Goma, DR Congo / North Kivu: The United Nations said Thursday it had “consistent and credible reports” of Rwandan troops entering the Democratic Republic of Congo to back rebels battling government forces and UN troops.

Rwanda has repeatedly denied charges that it backs the M23 rebels, who occupied the city of Goma in eastern DR Congo for 10 days last November.

But as fresh fighting flared in the resource-rich region, assistant UN secretary general Edmond Mulet told the Security Council that Rwandan soldiers had assisted the fighters, according to diplomats.

On Thursday, government forces backed by UN troops shelled rebels near Goma.

Artillery fire could be heard around Kibati north of Goma, the capital of the turbulent North Kivu province, where the DR Congo army and a newly-formed UN intervention brigade have been battling M23 rebels for a week.

The UN brigade has been given the first ever mandate by the UN Security Council to launch offensive peacekeeping operations against armed groups.

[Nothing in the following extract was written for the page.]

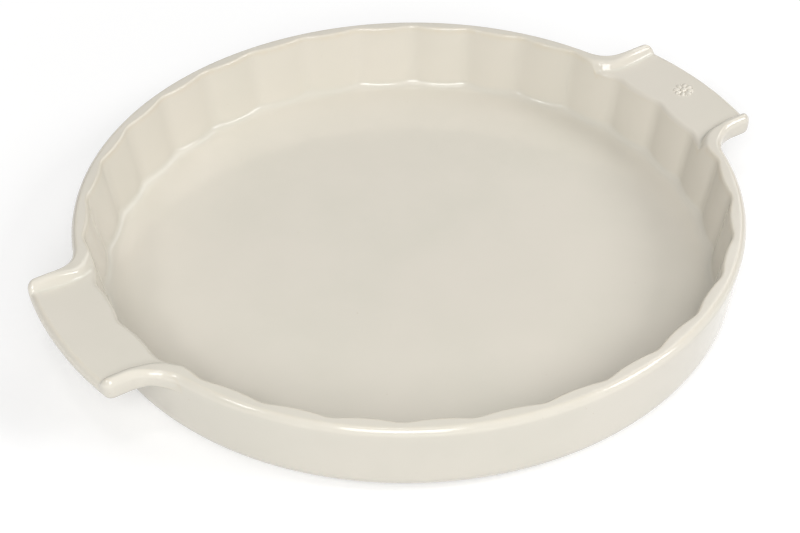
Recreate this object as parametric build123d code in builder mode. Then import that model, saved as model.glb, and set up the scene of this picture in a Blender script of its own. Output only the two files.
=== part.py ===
"""Round fluted pie dish in glazed stoneware, with two open handles.

Z is up, and the origin is the middle of the surface that the dish stands on. The handles lie along X.
The clay body is shaped whole, as it is in its mould, and then divided into the basin and its two handles.
"""
from build123d import *
import math
import os

# Body of the dish
rim_radius = 150.4          # outside of the wall at the rim
wall_flare = 4.4            # how much wider the wall stands at the rim than at the underside
floor_depth = 31.5          # from the rim down to the floor
base_thickness = 4.0
heel_round = 7.0            # outer edge between wall and underside
rim_outer_round = 2.5
rim_inner_chamfer = 1.2

# Foot ring, left unglazed
foot_inset = 9.0            # from the edge of the underside in to the ring
foot_width = 6.0
foot_height = 1.5
foot_chamfer = 0.4

# Flutes inside the wall: shallow lobes that bulge inwards and meet in grooves
flute_count = 32
rim_width = 7.2             # from the outside in to the grooves
flute_relief = 2.3          # from a groove to the crown of a lobe, at the rim
flute_lean = 3.6            # how far the flutes lean in, from the rim down to the floor
groove_round = 0.9

# Cove between the flutes and the flat floor
cove_width = 4.3            # from the crowns in to the flat floor
cove_radius = 12.0

# Handles
handle_length = 22.2        # from the rim out to the middle of the outer edge
handle_width = 79.0         # over both lips
handle_edge_radius = 140.0  # bow of the outer edge
handle_drop = 8.0           # from the rim down to the underside of the handle
handle_tip_round = 4.5      # corners seen from above
sweep_share = 4 / 5         # hollow where the wall turns out into the lip, to the handle's length
handle_under_bevel = 2.5
bevel_angle = 45

# Lips that run along both sides of a handle
lip_width = 5.1
lip_rise = 2.5              # crest above the rim
lip_climb = 16.0            # run over which the rim climbs to the lip
lip_inner_sweep = 14.0      # turn of the crease, where the lip joins the rim

# Plate between the lips, which carries on over the wall
plate_drop_at_wall = 3.7    # below the rim
plate_drop_at_edge = 1.4
plate_end_round = 3.0

# Raised rosette on one plate
rosette_setback = 12.6      # from the outer edge of the handle in to the middle of the rosette
petal_count = 8
petal_length = 3.2
petal_width = 2.2
petal_height = 0.7
button_radius = 2.0
button_height = 1.2
rosette_chamfer = 0.3

# Waste that cuts run past the material, and how near an edge must lie to be picked
overrun = 3.0
near = 0.1

# Levels, slopes and widths that follow
underside_level = foot_height
floor_level = underside_level + base_thickness
rim_level = floor_level + floor_depth
lip_level = rim_level + lip_rise
waste_level = lip_level + overrun
handle_underside_level = rim_level - handle_drop
base_radius = rim_radius - wall_flare
foot_radius = base_radius - foot_inset
groove_rim_radius = rim_radius - rim_width
crown_rim_radius = groove_rim_radius - flute_relief
floor_radius = crown_rim_radius - flute_lean - cove_width
handle_reach = rim_radius + handle_length
handle_sweep = sweep_share * handle_length
rosette_reach = handle_reach - rosette_setback
wall_slope = wall_flare / (rim_level - underside_level)
flute_slope = flute_lean / floor_depth
plate_slope = (plate_drop_at_wall - plate_drop_at_edge) / handle_length
wall_taper = math.degrees(math.atan(wall_slope))
flute_taper = math.degrees(math.atan(flute_slope))


def wall_radius(level):
    """Outside radius of the wall at a level."""
    return rim_radius + wall_slope * (level - rim_level)


def flute_radius(radius_at_rim, level):
    """Radius of the crowns or the grooves of the flutes at a level."""
    return radius_at_rim + flute_slope * (level - rim_level)


def plate_level(reach):
    """Level of a plate's top at a distance from the axis."""
    return rim_level - plate_drop_at_edge - plate_slope * (handle_reach - reach)


def around(radius, turn):
    """Point at a radius, a share of a whole turn round from X."""
    angle = math.tau * turn
    return (radius * math.cos(angle), radius * math.sin(angle))


# Outline of the dish with its handles, at the level from which the clay is cut down
flare = wall_slope * overrun
half_width = handle_width / 2 + flare
edge_radius = handle_edge_radius + flare
edge_sag = edge_radius - math.sqrt(edge_radius**2 - half_width**2)
edge_reach = handle_reach + flare
tip_reach = edge_reach - edge_sag
with BuildSketch(Plane.XY.offset(waste_level)) as outline:
    Circle(wall_radius(waste_level))
    with BuildLine():
        Line((0, -half_width), (tip_reach, -half_width))
        ThreePointArc((tip_reach, -half_width), (edge_reach, 0), (tip_reach, half_width))
        Polyline((tip_reach, half_width), (0, half_width), (0, -half_width))
    make_face()
    mirror(about=Plane.YZ)
    fillet(outline.vertices().filter_by(lambda v: abs(v.X) > rim_radius), handle_tip_round)
    on_sides = outline.vertices().filter_by(lambda v: abs(abs(v.Y) - half_width) < near)
    fillet(on_sides.filter_by(lambda v: abs(v.X) < rim_radius), handle_sweep)

# Everything above the crest, which climbs from the rim to the lips
climb_start = rim_radius - lip_climb / 2
climb_end = climb_start + lip_climb
climb_middle = (rim_radius, (rim_level + lip_level) / 2)
crest_end = handle_reach + 2 * overrun
with BuildPart() as above_crest:
    with BuildSketch(Plane.XZ):
        with BuildLine():
            Line((0, rim_level), (climb_start, rim_level))
            TangentArc((climb_start, rim_level), climb_middle, tangent=(1, 0))
            TangentArc((climb_end, lip_level), climb_middle, tangent=(-1, 0))
            Polyline(
                (climb_end, lip_level),
                (crest_end, lip_level),
                (crest_end, waste_level + overrun),
                (0, waste_level + overrun),
                (0, rim_level),
            )
        make_face()
        mirror(about=Plane.YZ)
    extrude(amount=rim_radius + overrun, both=True)

# Space over the plates, between the lips: a lane in plan, cut off by the slope of each plate
lane_crown = crown_rim_radius - overrun / 2
lane_half_width = handle_width / 2 - lip_width
lane_level = rim_level - 2 * plate_drop_at_wall
lane_start = lane_crown / 2
with BuildPart() as above_plates:
    with BuildSketch(Plane.XY.offset(lane_level)) as lane:
        Circle(lane_crown)
        Rectangle(2 * crest_end, 2 * lane_half_width)
        lane_sides = lane.vertices().filter_by(lambda v: abs(abs(v.Y) - lane_half_width) < near)
        fillet(lane_sides.filter_by(lambda v: abs(v.X) < rim_radius), lip_inner_sweep)
    extrude(amount=waste_level - lane_level)
    with BuildSketch(Plane.XZ):
        with BuildLine():
            Polyline(
                (lane_start, plate_level(lane_start)),
                (crest_end + overrun, plate_level(crest_end + overrun)),
                (crest_end + overrun, waste_level + overrun),
                (lane_start, waste_level + overrun),
                close=True,
            )
        make_face()
        mirror(about=Plane.YZ)
    extrude(amount=rim_radius, both=True, mode=Mode.INTERSECT)

# Hollow of the dish: the fluted wall, closed below by the floor and its cove
cove_reach = floor_radius + cove_radius
with BuildPart() as well:
    with BuildSketch(Plane.XY.offset(waste_level)):
        with BuildLine():
            for flute in range(flute_count):
                ThreePointArc(
                    around(flute_radius(groove_rim_radius, waste_level), flute / flute_count),
                    around(flute_radius(crown_rim_radius, waste_level), (flute + 1 / 2) / flute_count),
                    around(flute_radius(groove_rim_radius, waste_level), (flute + 1) / flute_count),
                )
        make_face()
    extrude(amount=floor_level - waste_level - overrun, taper=flute_taper)
    fillet(well.edges().filter_by(lambda e: abs(e.tangent_at(0).Z) > 1 / 2), groove_round)
    with BuildSketch(Plane.XZ):
        with BuildLine():
            Line((0, floor_level), (floor_radius, floor_level))
            CenterArc((floor_radius, floor_level + cove_radius), cove_radius, -90, 90)
            Polyline(
                (cove_reach, floor_level + cove_radius),
                (cove_reach + rim_width, floor_level + cove_radius),
                (cove_reach + rim_width, waste_level + overrun),
                (0, waste_level + overrun),
                (0, floor_level),
            )
        make_face()
    revolve(axis=Axis.Z, mode=Mode.INTERSECT)


def from_axis(point):
    """Distance of a point from the axis of the dish."""
    return math.hypot(point.X, point.Y)


def is_near(sketch, point, reach):
    """Whether a point lies, in plan, within a reach of a sketch's outline."""
    face = sketch.faces()[0]
    return face.outer_wire().distance_to(Vertex(point.X, point.Y, face.center().Z)) < reach


def is_outer_crest(edge):
    """Outer top edge of the rim, the lips and the handle ends."""
    middle = edge.position_at(1 / 2)
    return middle.Z > rim_level - near and is_near(outline.sketch, middle, rim_outer_round / 2)


def is_on_flank(edge):
    """Edge on the inner flank of a lip."""
    middle = edge.position_at(1 / 2)
    return from_axis(middle) > lane_crown + overrun / 4 and is_near(lane.sketch, middle, near)


def is_lip_top(edge):
    """Top edge of the inner flank of a lip."""
    return edge.position_at(1 / 2).Z > rim_level - near and is_on_flank(edge)


def is_in_flutes(point):
    """Whether a point lies between the crowns and the grooves of the flutes."""
    outer = flute_radius(groove_rim_radius, point.Z) + near
    inner = flute_radius(crown_rim_radius, point.Z) - near
    return inner < from_axis(point) < outer


def is_inner_rim(edge):
    """Scalloped inner edge of the rim."""
    middle = edge.position_at(1 / 2)
    return abs(middle.Z - rim_level) < near and is_in_flutes(middle)


def is_plate_end(edge):
    """Scalloped edge where a plate ends over the flutes."""
    middle = edge.position_at(1 / 2)
    is_on_plate = abs(middle.Z - plate_level(abs(middle.X))) < near
    return is_on_plate and is_in_flutes(middle) and not is_on_flank(edge)


# The whole clay body, before it is divided
with BuildPart() as body:
    with BuildSketch(Plane.XZ):
        with BuildLine():
            Polyline(
                (0, underside_level),
                (base_radius, underside_level),
                (rim_radius, rim_level),
                (0, rim_level),
                close=True,
            )
        make_face()
    revolve(axis=Axis.Z)
    fillet(body.edges().filter_by(GeomType.CIRCLE).sort_by(Axis.Z)[0], heel_round)

    handle_depth = waste_level - handle_underside_level - handle_under_bevel
    wings = extrude(outline.sketch, amount=-handle_depth, taper=wall_taper)
    extrude(wings.faces().sort_by(Axis.Z)[0], amount=handle_under_bevel, taper=bevel_angle)
    add(above_crest.part, mode=Mode.SUBTRACT)
    fillet(body.edges().filter_by(is_outer_crest), rim_outer_round)

    add(above_plates.part, mode=Mode.SUBTRACT)
    add(well.part, mode=Mode.SUBTRACT)
    chamfer(body.edges().filter_by(lambda e: is_lip_top(e) or is_inner_rim(e)), rim_inner_chamfer)
    fillet(body.edges().filter_by(is_plate_end), plate_end_round)

# Cone of the wall: the clay inside it belongs to the basin, and the clay outside it to a handle
with BuildPart() as wall_cone:
    with BuildSketch(Plane.XZ):
        with BuildLine():
            Polyline(
                (0, -overrun),
                (wall_radius(-overrun), -overrun),
                (wall_radius(waste_level), waste_level),
                (0, waste_level),
                close=True,
            )
        make_face()
    revolve(axis=Axis.Z)

with BuildPart() as basin:
    add(body.part)
    add(wall_cone.part, mode=Mode.INTERSECT)
basin.part.label = "basin"

with BuildPart() as handles:
    add(body.part)
    add(wall_cone.part, mode=Mode.SUBTRACT)

with BuildPart() as handle_left:
    add(handles.solids().sort_by(Axis.X)[0])
handle_left.part.label = "handle_left"

with BuildPart() as handle_right:
    add(handles.solids().sort_by(Axis.X)[-1])
handle_right.part.label = "handle_right"

# Bare ring under the dish
with BuildPart() as foot_ring:
    with BuildSketch(Plane.XZ) as foot_section:
        with Locations((foot_radius - foot_width / 2, foot_height / 2)):
            Rectangle(foot_width, foot_height)
        chamfer(foot_section.vertices().group_by(Axis.Y)[0], foot_chamfer)
    revolve(axis=Axis.Z)
foot_ring.part.label = "foot_ring"

# Rosette of petals round a button, on the plane of the right plate
rosette_plane = Plane(
    origin=(rosette_reach, 0, plate_level(rosette_reach)),
    x_dir=(0, 1, 0),
    z_dir=(-plate_slope, 0, 1),
)
rosette_axis = Axis(rosette_plane.origin, rosette_plane.z_dir)
with BuildPart() as sprig_rosette:
    with BuildSketch(rosette_plane):
        with PolarLocations(petal_length, petal_count):
            Ellipse(petal_length / 2, petal_width / 2)
    extrude(amount=petal_height)
    chamfer(sprig_rosette.faces().group_by(rosette_axis)[-1].edges(), rosette_chamfer)
    with BuildSketch(rosette_plane):
        Circle(button_radius)
    extrude(amount=button_height)
    chamfer(sprig_rosette.faces().sort_by(rosette_axis)[-1].edges(), rosette_chamfer)
sprig_rosette.part.label = "sprig_rosette"

os.makedirs("parts", exist_ok=True)
export_step(basin.part, "parts/basin.step")
export_step(handle_left.part, "parts/handle_left.step")
export_step(handle_right.part, "parts/handle_right.step")
export_step(foot_ring.part, "parts/foot_ring.step")
export_step(sprig_rosette.part, "parts/sprig_rosette.step")
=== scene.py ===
# %% [markdown]
# A round fluted pie dish with two handles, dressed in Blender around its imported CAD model. The CAD model is
# the fixed frame: every piece is in metres and lies where the CAD says.

import math

import bmesh
import bpy
import numpy as np
from mathutils import Matrix, Vector


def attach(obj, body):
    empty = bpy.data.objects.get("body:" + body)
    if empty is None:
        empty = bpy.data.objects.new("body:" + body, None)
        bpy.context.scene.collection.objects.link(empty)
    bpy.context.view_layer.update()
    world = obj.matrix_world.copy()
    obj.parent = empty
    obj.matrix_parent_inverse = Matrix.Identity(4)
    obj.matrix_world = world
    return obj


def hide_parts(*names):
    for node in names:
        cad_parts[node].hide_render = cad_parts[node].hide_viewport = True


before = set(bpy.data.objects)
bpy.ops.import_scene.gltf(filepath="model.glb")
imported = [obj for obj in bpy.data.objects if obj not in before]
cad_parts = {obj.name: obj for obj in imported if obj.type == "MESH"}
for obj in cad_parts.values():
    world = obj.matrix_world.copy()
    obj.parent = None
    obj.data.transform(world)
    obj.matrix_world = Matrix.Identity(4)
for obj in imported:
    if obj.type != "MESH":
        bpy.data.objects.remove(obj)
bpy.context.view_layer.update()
mm = 0.001
print("nodes", sorted(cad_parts))

# %% [markdown]
# The photograph looks down on the dish from about 39 degrees above the table, with the handles turned
# across the view. Its outlines give the place, the direction, the small roll and the lens of the camera.
# Blender's camera looks along its own -Z, so a tracking rotation does the aiming, and a turn about Z adds
# the roll.

# %% Camera
camera_place = Vector((-0.3470, -0.5464, 0.5248))
camera_aim = Vector((0.4112, 0.6568, -0.6320))
camera_roll = math.radians(-1.105)
sensor_width, lens = 36.0, 81.27

view = bpy.data.objects.new("camera", bpy.data.cameras.new("camera"))
view.data.sensor_width = sensor_width
view.data.lens = lens
view.matrix_world = (
    Matrix.Translation(camera_place)
    @ camera_aim.to_track_quat("-Z", "Y").to_matrix().to_4x4()
    @ Matrix.Rotation(camera_roll, 4, "Z")
)
bpy.context.scene.collection.objects.link(view)
bpy.context.scene.camera = view
bpy.context.scene.view_settings.view_transform = "Standard"
print("camera", round(camera_place.length, 3), "m from the frame's origin")

# %% [markdown]
# Materials are graphs of nodes. Written out one by one they hide the idea, so a small class wraps a socket:
# a sum on it adds the Math node, and one method adds every other kind of node. What is the same all over
# the surface is set on the shader's own socket, and only what changes over the surface is a graph.

# %% Shader sums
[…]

As tensions ran high along the border, a Rwandan woman was killed and her baby injured in what Kigali alleged was “deliberate” cross-border shelling by the DR Congo army, the FARDC.

Mulet, however, said UN forces had witnessed M23 rebels firing artillery from into neighbouring Rwanda, according to the diplomats.

“Monusco [United Nations Organisation Stabilisation Mission in the Democratic Republic of the Congo] has not witnessed any shelling by the FARDC into Rwanda. These are areas where FARDC are not present,” Mulet was quoted as saying.

UN leader Ban Ki-moon had telephoned Rwanda’s President Paul Kagame to urge “restraint” over the mounting tensions in eastern DR Congo, Mulet told the closed Security Council meeting, according to diplomats.

His briefing is set to ignite new controversy over external backing for the rebels who have been battling the DR Congo government around the key eastern city of Goma for the past 18 months.

A UN soldier from Tanzania was killed in the fighting on Wednesday, and three South African soldiers have been hurt in the clashes.

The M23 rebels have emerged as one of the most formidable forces operating in the DR Congo’s east. They accuse the Kinshasa government of reneging on a 2009 peace pact and a deal to hold direct talks, and have threatened to attack Goma again.

Rwanda - a temporary Security Council member - has blocked a bid to impose UN sanctions on two M23 leaders as well as a council press statement condemning the death of the Tanzanian peacekeeper, diplomats said.

Rwandan Foreign Minister Louise Mushikiwabo issued a furious statement condemning the DR Congo army, accused of firing on Rwanda and supporting Hutu rebels involved in the Rwandan genocide of 1994.

“We have remained restrained for as long as we can but this provocation can no longer be tolerated. We have the capacity to determine who fired at us and will not hesitate to defend our territory. Rwanda has a responsibility to protect its population,” she said.

Western military sources who asked not to be named said that the latest clashes could be a prelude to a full-on assault by the army and UN troops. They have an unprecedented mandate to take the offensive against the armed movements long active in the mineral-rich but impoverished Kivu region.

The two eastern Kivu provinces, North and South, have been chronically unstable since two wars wracked the vast country between 1996 and 2003, drawing in armies from neighbouring and southern African countries, who fought in part over access to vast mineral wealth.

All flights to Goma, a city of a million people, have been suspended since the outlying airport is vulnerable, said a source in Monusco, the UN mission in the country.

The UN intervention force is using attack helicopters and mortars in the Kibati hills, while firing on other rebel positions with heavy artillery, according to Monusco spokesman Madnodje Mounoubai.

UN-deployed South African snipers have also reported killing six M23 rebels.

Four shells fell early Wednesday night on Goma, two of them striking the area where the airport lies east of the city, but nobody could say who fired them. Residents said shellfire killed one person and wounded about 15 others in the north of the city.